In contrast, prices rose 0.7% in prime Central London in October to yet another record high, according to Knight Frank. The latest monthly gains equate to annual growth of 12.5% and means prices have risen 38.2% in sterling terms since March 2009. The continued strength has also prompted an increasing number of the industry’s major players to change their forecasts for the coming twelve months. Generally speaking our view on forecasts meets with British novelist J G Ballard’s famous quote that “as a general rule if enough people predict something it won’t happen”. Twelve months ago none of the industry’s heavyweight players was forecasting another year of double digit returns. The most eye-catching of the latest forecasts was Knight Frank’s prediction that prices will breach the £10,000/square foot in London in the next few years. We have put together a table below of some of the main forecasts for your interest:

House Price Forecasts:

UK
2012
Prime
Central
London
(PCL)
2012
PCL
2012-2016
PCL
Rental
Growth
2012
Knight
Frank
-5% +5% +23.9% +4% to +5%
Savills -2% +3% +22.7% +4%
Hamptons -2% +4% n/a +3%
RICS 0% n/a n/a n/a
Ernst &
Young
Item Club
-5% n/a n/a n/a

Two-speed prime market

Camilla Dell, Black Brick Managing Partner says: “After another year of double digit gains our view is that price growth overall in prime Central London will moderate in 2012. The main supports are that wealth creation in emerging markets is a secular trend while the influx of capital seeking sanctuary from economic and political risk elsewhere also appears to have further to run. We also expect a widening gap within prime London between peripheral sites favoured by domestic buyers and the ‘core’ prime postcodes favoured by the broader pool of cash-rich international buyers. Prices in secondary areas popular with domestic buyers such as Balham, Clapham, Battersea, Putney, Fulham, Islington, Richmond, Chiswick and possibly even the prime areas of Notting Hill and Holland Park could suffer as they are most exposed to the domestic economy. We do not expect any such weakness in core prime areas such as Kensington, Mayfair, Knightsbridge, Chelsea and Belgravia given the continued strength in overseas demand.

Camilla continues: “While the Eurozone debt crisis has certainly strengthened demand from a ‘flight to safety’ perspective it would be disingenuous to suggest that the repercussions of the debt crisis are wholly positive. Normally at this time of year bankers and hedge fund managers are working out their year-end bonuses and what they are going to spend on property. But as the world’s investment banks focus on strengthening their balance sheets, improving capital ratios and returns, we expect the trickle of redundancies announced thus far to accelerate into 2012 and bonus payments to fall well short of previous years. The inevitable slowdown in demand from domestic buyers will clearly hit some prime areas harder than others.

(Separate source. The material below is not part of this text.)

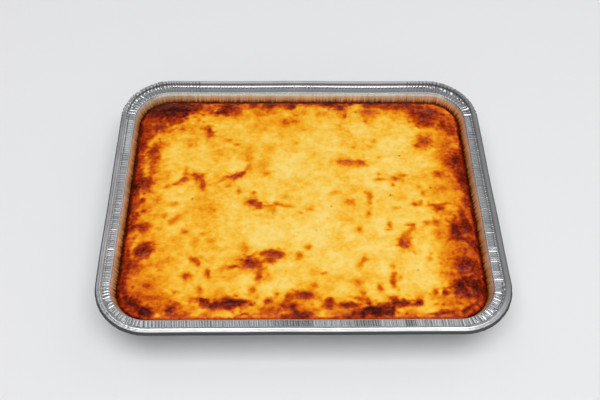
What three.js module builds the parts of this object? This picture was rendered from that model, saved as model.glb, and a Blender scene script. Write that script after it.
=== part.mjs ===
import * as THREE from 'three';
import { mergeGeometries, mergeVertices } from 'three/addons/utils/BufferGeometryUtils.js';
import { ImprovedNoise } from 'three/addons/math/ImprovedNoise.js';

// Foil tray meal: a shallow oblong aluminium tray, filled with a bake that has a browned,
// blistered top. Millimetres, +X along the tray, +Y across it to the back, +Z up. The origin
// is the middle of the tray's underside.

// Driving dimensions of the tray.
const LENGTH = 322;
const WIDTH = 262;
const HEIGHT = 38;
const CORNER_RADIUS = 43.5;
const FOIL = 0.6;
const BEAD_RADIUS = 1.6;
const BEAD_SIDES = 6;
const LIP_RISE = 5.2;
const LIP_INSET = 3.7;
const FLANGE_WIDTH = 8;
const FLANGE_EASE = 1.6;
const WALL_DRAFT = THREE.MathUtils.degToRad(21.5);
const BASE_FILLET = 4;

// Pleats pressed into the foil where it is drawn round the corners, and fainter ones along
// the sides. A corner has CORNER_STEPS steps of foil, and each step folds the other way.
const CORNER_STEPS = 25;
const LONG_SIDE_STEPS = 40;
const SHORT_SIDE_STEPS = 30;
const CORNER_PLEAT = 0.45;
const SIDE_PLEAT = 0.2;

// Driving dimensions of the bake.
const FILL_LEVEL = 27.8;
const FIT_GAP = 0.3;
const EDGE_DROP = 1.3;
const EDGE_REACH = 5;
const GRID_X = 56;
const GRID_Y = 46;
const EDGE_CROWDING = 0.16;
const SWELL_HEIGHT = 0.9;
const SWELL_LENGTH = 34;
const LUMP_HEIGHT = 0.7;
const LUMP_LENGTH = 11;
const WELD_DISTANCE = 1e-3;

// The browned blisters that stand out of the top, each as
// [middle x, middle y, length, width, turn in degrees, height]. The soft foot of each one
// reaches BLISTER_SPREAD of its length and width from the middle.
const BLISTER_SPREAD = 0.65;
const BLISTERS = [
  [-116, 99, 22, 17, 0, 2.0],
  [-66, 99, 17, 11, 10, 1.7],
  [-81, 75, 19, 9, -67, 1.4],
  [-128, 78, 13, 11, 0, 1.3],
  [-99, 21, 15, 7, 31, 1.7],
  [-87, 17, 19, 8, -52, 1.5],
  [-56, 23, 17, 8, 33, 1.4],
  [-39, -6, 14, 9, -25, 1.6],
  [-131, 48, 11, 19, 0, 1.4],
  [-135, 9, 9, 20, 0, 1.5],
  [-128, -54, 15, 13, 20, 1.9],
  [-21, -58, 20, 11, 5, 1.9],
  [-43, -66, 16, 12, -15, 2.1],
  [-35, -81, 20, 7, 75, 1.3],
  [-78, -101, 17, 7, -12, 2.4],
  [-53, -102, 28, 9, 6, 3.0],
  [-100, -108, 14, 8, 0, 1.8],
  [-122, -108, 17, 9, -32, 2.0],
  [1, -96, 16, 8, 8, 2.0],
  [52, -109, 32, 9, 12, 3.0],
  [77, -104, 24, 7, 10, 2.3],
  [84, -49, 13, 10, 30, 1.7],
  [43, 38, 27, 7, -4, 1.2],
  [81, 20, 12, 8, -10, 1.2],
  [62, 95, 15, 8, 0, 1.4],
  [116, 94, 22, 15, -20, 2.2],
  [110, 62, 18, 11, 30, 1.6],
  [140, 26, 9, 26, 0, 1.6],
  [133, -31, 16, 22, 0, 2.4],
  [133, -66, 14, 15, 0, 2.1],
  [131, -89, 21, 17, 15, 2.5],
];

// Everything runs round one core rectangle, whose corners are the centres of the round
// corners. A ring's reach is how far it lies outside that rectangle.
const CORE_X = LENGTH / 2 - CORNER_RADIUS;
const CORE_Y = WIDTH / 2 - CORNER_RADIUS;
const FLANGE_TOP = HEIGHT - LIP_RISE;
const FLANGE_UNDER = FLANGE_TOP - FOIL;
const LIP_REACH = CORNER_RADIUS - LIP_INSET;
const MOUTH_REACH = LIP_REACH - FLANGE_WIDTH;

// The reach of the wall's inner face at a height.
function wallReach(z) {
  return MOUTH_REACH - (FLANGE_TOP - z) * Math.tan(WALL_DRAFT);
}

// The tray's upper surface as [reach, height], from the middle of the base out to the lip.
function upperProfile() {
  const filletTop = FOIL + BASE_FILLET;
  return [
    [0, FOIL],
    [wallReach(FOIL) - BASE_FILLET, FOIL],
    [wallReach(filletTop), filletTop],
    [wallReach(FLANGE_TOP - FLANGE_EASE), FLANGE_TOP - FLANGE_EASE],
    [MOUTH_REACH + FLANGE_EASE, FLANGE_TOP],
    [LIP_REACH, FLANGE_TOP],
  ];
}

// The underside lies one foil thickness under the upper surface.
function lowerProfile() {
  const wallFoil = FOIL / Math.cos(WALL_DRAFT);
  return [
    [LIP_REACH + FOIL, FLANGE_UNDER],
    [wallReach(FLANGE_UNDER) + wallFoil, FLANGE_UNDER],
    [wallReach(BASE_FILLET) + wallFoil, BASE_FILLET],
    [wallReach(0) - BASE_FILLET + wallFoil, 0],
    [0, 0],
  ];
}

// The rolled bead at the top of the lip, from the lip's inner face over the top to the
// lip's outer face.
function beadProfile() {
  const sideAngle = 2 * Math.PI / BEAD_SIDES;
  const middleZ = HEIGHT - BEAD_RADIUS * Math.sin(sideAngle);
  const middleReach = CORNER_RADIUS - BEAD_RADIUS;
  return Array.from({ length: BEAD_SIDES }, (_, side) => {
    const angle = Math.PI - side * sideAngle;
    return [middleReach + BEAD_RADIUS * Math.cos(angle), middleZ + BEAD_RADIUS * Math.sin(angle)];
  });
}

// How far a pleat moves each point of the profile, as a share of its depth: outwards on the
// wall, upwards on the flange, and not at all on the base and the bead.
function pleatShare([reach, z]) {
  if (z > FLANGE_TOP || reach === 0) return { out: 0, up: 0 };
  if (z >= FLANGE_UNDER) return { out: 0, up: 1 };
  return { out: Math.max(0, (z - BASE_FILLET - FOIL) / FLANGE_TOP), up: 0 };
}

// The stations round the core rectangle, anticlockwise: a point on the rectangle, the way
// out from it, and the depth of the pleat there.
function rimStations() {
  const corners = [[1, 1], [-1, 1], [-1, -1], [1, -1]].map(
    ([sideX, sideY]) => new THREE.Vector2(sideX * CORE_X, sideY * CORE_Y));
  const quarterTurn = Math.PI / 2;
  const stations = [];
  corners.forEach((corner, quarter) => {
    for (let step = 0; step <= CORNER_STEPS; step += 1) {
      const angle = (quarter + step / CORNER_STEPS) * quarterTurn;
      const out = new THREE.Vector2(Math.cos(angle), Math.sin(angle));
      stations.push({ point: corner, out, depth: CORNER_PLEAT });
    }
    const nextCorner = corners[(quarter + 1) % corners.length];
    const sideSteps = quarter % 2 === 0 ? LONG_SIDE_STEPS : SHORT_SIDE_STEPS;
    const angle = (quarter + 1) * quarterTurn;
    const out = new THREE.Vector2(Math.cos(angle), Math.sin(angle));
    for (let step = 1; step < sideSteps; step += 1) {
      const point = corner.clone().lerp(nextCorner, step / sideSteps);
      stations.push({ point, out, depth: SIDE_PLEAT });
    }
  });
  return stations;
}

// A closed profile, turned by LatheGeometry and then laid round the core rectangle in place
// of a circle. Inside the flat of the base the rings shrink to the middle point.
function trayGeometry() {
  const inside = [...upperProfile(), ...beadProfile(), ...lowerProfile()];
  const profile = inside.reverse();
  const stations = rimStations();
  const turned = new THREE.LatheGeometry(
    profile.map(([reach, z]) => new THREE.Vector2(reach, z)), stations.length);
  const position = turned.getAttribute('position');
  for (let index = 0; index < position.count; index += 1) {
    const column = Math.floor(index / profile.length) % stations.length;
    const [reach, z] = profile[index % profile.length];
    const { point, out, depth } = stations[column];
    const share = pleatShare([reach, z]);
    const fold = depth * (column % 2 === 0 ? 1 : -1);
    const coreShare = reach === 0 ? 0 : 1;
    const ringReach = reach + share.out * fold;
    position.setXYZ(
      index,
      point.x * coreShare + out.x * ringReach,
      point.y * coreShare + out.y * ringReach,
      z + share.up * fold);
  }
  return turned;
}

const noise = new ImprovedNoise();

// A round-topped bump: 1 in the middle, 0 from the rim outwards.
function dome(distance) {
  const inside = Math.max(0, 1 - distance * distance);
  return inside * inside;
}

function blisterHeight(x, y) {
  let tallest = 0;
  for (const [middleX, middleY, length, width, turn, height] of BLISTERS) {
    const offset = new THREE.Vector2(x - middleX, y - middleY)
      .rotateAround(new THREE.Vector2(), -THREE.MathUtils.degToRad(turn));
    const distance = Math.hypot(offset.x / length, offset.y / width) / BLISTER_SPREAD;
    tallest = Math.max(tallest, height * dome(distance));
  }
  return tallest;
}

// The height of the bake's top, above the underside of the tray.
function topHeight(x, y, edgeDistance) {
  const swell = SWELL_HEIGHT * noise.noise(x / SWELL_LENGTH, y / SWELL_LENGTH, 1);
  const lumps = LUMP_HEIGHT * noise.noise(x / LUMP_LENGTH, y / LUMP_LENGTH, 7);
  const edge = Math.max(0, 1 - edgeDistance / EDGE_REACH);
  return FILL_LEVEL + swell + lumps + blisterHeight(x, y) * (1 - edge) - EDGE_DROP * edge * edge;
}

// The reach of the bake's side at a height: inside the wall, clear of its pleats.
function bakeReach(z) {
  return wallReach(z) - (FIT_GAP + CORNER_PLEAT) / Math.cos(WALL_DRAFT);
}

// The nearest point of the core rectangle, and the way out from it.
function fromCore(x, y) {
  const point = new THREE.Vector2(
    THREE.MathUtils.clamp(x, -CORE_X, CORE_X), THREE.MathUtils.clamp(y, -CORE_Y, CORE_Y));
  const out = new THREE.Vector2(x, y).sub(point);
  const reach = out.length();
  return { point, out: out.normalize(), reach };
}

// The bake's top: a grid with square corners pulled in to round ones, crowded a little
// towards its edges, with the relief as its height.
function topGeometry(topReach) {
  const top = new THREE.PlaneGeometry(2, 2, GRID_X, GRID_Y);
  const position = top.getAttribute('position');
  const crowd = (share) => share * (1 + EDGE_CROWDING - EDGE_CROWDING * share * share);
  for (let index = 0; index < position.count; index += 1) {
    let x = crowd(position.getX(index)) * (CORE_X + topReach);
    let y = crowd(position.getY(index)) * (CORE_Y + topReach);
    const pastX = Math.max(0, Math.abs(x) - CORE_X);
    const pastY = Math.max(0, Math.abs(y) - CORE_Y);
    if (pastX > 0 && pastY > 0) {
      const pull = Math.max(pastX, pastY) / Math.hypot(pastX, pastY);
      x = Math.sign(x) * (CORE_X + pastX * pull);
      y = Math.sign(y) * (CORE_Y + pastY * pull);
    }
    const edgeDistance = topReach - Math.hypot(
      Math.max(0, Math.abs(x) - CORE_X), Math.max(0, Math.abs(y) - CORE_Y));
    position.setXYZ(index, x, y, topHeight(x, y, edgeDistance));
  }
  return top;
}

// The grid's outermost points, anticlockwise from the front left corner.
function gridOutline(top) {
  const position = top.getAttribute('position');
  const at = (column, row) => new THREE.Vector3().fromBufferAttribute(
    position, row * (GRID_X + 1) + column);
  const outline = [];
  for (let column = 0; column < GRID_X; column += 1) outline.push(at(column, GRID_Y));
  for (let row = GRID_Y; row > 0; row -= 1) outline.push(at(GRID_X, row));
  for (let column = GRID_X; column > 0; column -= 1) outline.push(at(column, 0));
  for (let row = 0; row < GRID_Y; row += 1) outline.push(at(0, row));
  return outline;
}

// The bake's side: a strip hung from the outline, down the wall and in round the fillet.
function sideGeometry(outline, heights, reaches) {
  const side = new THREE.PlaneGeometry(1, 1, outline.length, heights.length);
  const position = side.getAttribute('position');
  const columns = outline.length + 1;
  for (let index = 0; index < position.count; index += 1) {
    const edge = outline[(index % columns) % outline.length];
    const row = Math.floor(index / columns);
    if (row === 0) {
      position.setXYZ(index, edge.x, edge.y, edge.z);
    } else {
      const { point, out } = fromCore(edge.x, edge.y);
      const foot = point.addScaledVector(out, reaches[row - 1]);
      position.setXYZ(index, foot.x, foot.y, heights[row - 1]);
    }
  }
  return side;
}

// The bake's underside, turned to face down.
function undersideGeometry(outline, height, reach) {
  const foot = outline.map((edge) => {
    const { point, out } = fromCore(edge.x, edge.y);
    point.addScaledVector(out, reach);
    return new THREE.Vector2(point.x, -point.y);
  });
  return new THREE.ShapeGeometry(new THREE.Shape(foot)).rotateX(Math.PI).translate(0, 0, height);
}

function bakeGeometry() {
  const bottom = FOIL + FIT_GAP;
  const filletTop = bottom + BASE_FILLET;
  const footReach = bakeReach(bottom) - BASE_FILLET;
  const top = topGeometry(bakeReach(FILL_LEVEL - EDGE_DROP - SWELL_HEIGHT));
  const outline = gridOutline(top);
  const side = sideGeometry(outline, [filletTop, bottom], [bakeReach(filletTop), footReach]);
  const underside = undersideGeometry(outline, bottom, footReach);
  const pieces = [top, side, underside];
  pieces.forEach((piece) => {
    piece.deleteAttribute('normal');
    piece.deleteAttribute('uv');
  });
  return mergeVertices(mergeGeometries(pieces), WELD_DISTANCE);
}

function namedMesh(name, geometry, colour, roughness, metalness) {
  const material = new THREE.MeshStandardMaterial({ color: colour, roughness, metalness });
  const mesh = new THREE.Mesh(geometry, material);
  mesh.name = name;
  return mesh;
}

const meal = new THREE.Group();
meal.add(namedMesh('tray', trayGeometry(), 0xc4c6c8, 0.3, 1));
meal.add(namedMesh('bake', bakeGeometry(), 0xe8a93c, 0.45, 0));

export default meal;
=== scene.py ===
"""Foil tray meal: a pressed aluminium tray filled with a browned, cheese-topped oven bake."""
import math
import random

import bmesh
import bpy
import numpy as np
from mathutils import Matrix, Vector, noise


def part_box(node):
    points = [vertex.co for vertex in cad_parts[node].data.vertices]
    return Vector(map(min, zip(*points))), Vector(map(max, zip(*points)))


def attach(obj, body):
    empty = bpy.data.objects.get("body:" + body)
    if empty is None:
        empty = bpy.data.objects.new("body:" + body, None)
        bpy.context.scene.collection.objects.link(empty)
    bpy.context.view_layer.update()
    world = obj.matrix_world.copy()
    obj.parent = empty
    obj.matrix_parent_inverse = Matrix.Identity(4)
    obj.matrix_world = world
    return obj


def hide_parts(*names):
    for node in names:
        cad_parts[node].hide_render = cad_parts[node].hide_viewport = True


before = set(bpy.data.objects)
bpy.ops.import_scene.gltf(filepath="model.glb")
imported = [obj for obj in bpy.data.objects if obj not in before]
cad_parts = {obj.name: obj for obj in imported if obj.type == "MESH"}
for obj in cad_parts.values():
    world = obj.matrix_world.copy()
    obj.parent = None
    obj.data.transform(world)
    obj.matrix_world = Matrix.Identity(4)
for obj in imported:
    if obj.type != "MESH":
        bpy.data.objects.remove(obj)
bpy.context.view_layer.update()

MM = 0.001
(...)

Indeed, job losses in the financial services sector may also hit the prime London rental market, though again this is likely to be concentrated in the secondary prime areas mentioned above. Prime London residential rents fell for the first time since June 2009 in October according to one survey – though the major issue appears to be the volume of new rental instructions rather than any sudden weakness in demand. Over the medium-term we believe that the lack of mortgage finance will continue to be an important support for the prime rental market in London.”